I am sorry but I no longer have the data to refer you to all of the information that I wrote about back then,nonetheless,it is true. Maybe you were not around then but when I found myself explaining to the same people the same thing and they kept bringing it up thread after thread,eventually I realized that the truth was not something that was going to effect those who have an investment in believing what they perceive as truth whether it is or not. If you do not want to believe it,it is at your peril as well as all Christians.

I tried to differentiate between the mainline churches,I said I was not sure of what happened there. On the other hand,I know that independent pastors/preachers and ministers had charges that were not publicized or reported although the membership may have removed most of them,they did not report it to the police and many of the abusers set up their own little churches in locations far from the site of the original indiscretions.

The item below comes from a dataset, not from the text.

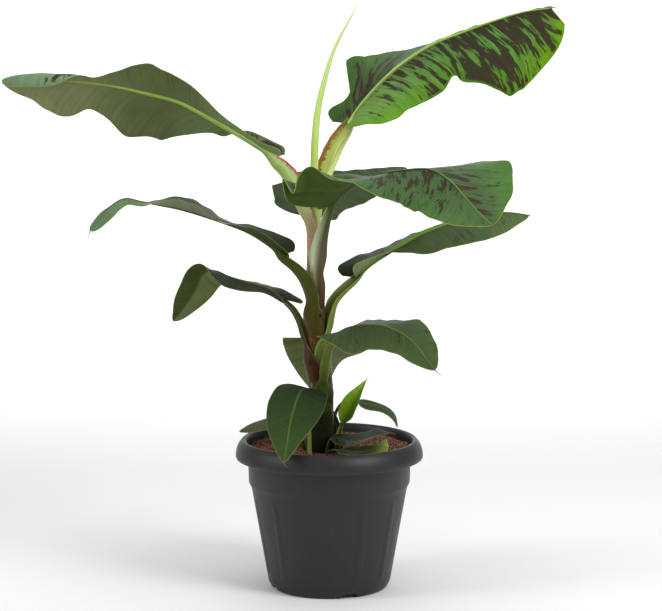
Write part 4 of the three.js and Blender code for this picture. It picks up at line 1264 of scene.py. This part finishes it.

In the past year or so in Phoenix there have been several teachers that had problems with sexual behavior that were teaching for years after the incident,one was only found after he came back to the district after having taught elsewhere for ten years and came back and applied in another district in the metropolitan area.

I definitely will not go through the gospels to prove my points about wives and marriages,I have done it so many times with non Catholics,who incidentally never could point to any place in the four gospels that demonstrated that any of the Apostles were married with the possible exception of Peter. To cite the four gospels that tell the same story about Peter's mother in law only means that there is one story told four times and I believe that it could very well refer to a person who was the mother of Peter's deceased spouse. After all when she was cured she immediately got up from her sick bed and started serving the men. If Peter's wife was alive she certainly wouldn't have let her mom get off her death bed and start waiting on the men,or would she?

I don't usually go any further since the Gospels and Jesus,came before Paul and the rest of the New Testament. I also understand that it is difficult to accept and so don't put forth the effort when I sense there is an aversion to the information.

For the record,when Paul talks about wives he uses the same word that Christ used when talking to his mother at the wedding at Cana. So was Jesus calling Mary "wife"? I don't think so.